Ruchi Soya Ltd, one of India’s largest edible oil companies, expects to more than double its crushing capacity utilisation rate due to new government incentives.
The company said its capacity utilisation was projected to rise from the current 15% to 30-35% after the Indian government announced that it would pay an additional 2% incentive for soya meal under the Merchandise Exports from India Scheme (MEIS), reported India Infoline on 8 December.
In the past two years, Ruchi had been able to utilise only a small part of its 3.72M tonne crushing capacity due to poor harvests, but soyabean availability had improved after the government agreed to pay farmers the difference between soyabeans’ market price and the minimum support price.
As a result, crushing operations at Ruchi’s key plants in Indore, Nagpur, Kota and Washim had increased by 30-40%, the company said.
Ruchi’s supplies to Patanjali Ayurved Ltd had also improved from its soyabean and mustard crushing and refining facility in Baran, Rajasthan.
Ruchi and Patanjali entered into an agreement in October that allowed Ruchi to exclusively sell and distribute the full range of Patanjali’s oils in large packs.

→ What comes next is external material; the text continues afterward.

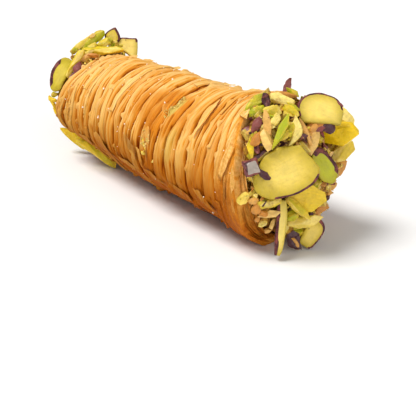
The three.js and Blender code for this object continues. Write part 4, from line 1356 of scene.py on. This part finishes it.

Additionally, Ruchi said the Indian government’s November import tax hike on all edible oils would boost domestic oil prices, which would in turn improve farmer incomes and lead to more planting in the upcoming soyabean season.
Ruchi Soya’s product portfolio in India comprises edible oils, soya foods, bakery products, the Vanaspati ghee brand and health foods and soaps.
The company announced in November that it was selling a majority share of its business, along with its branded edible oils operations, to Devonshire Capital in order to alleviate its financial difficulties.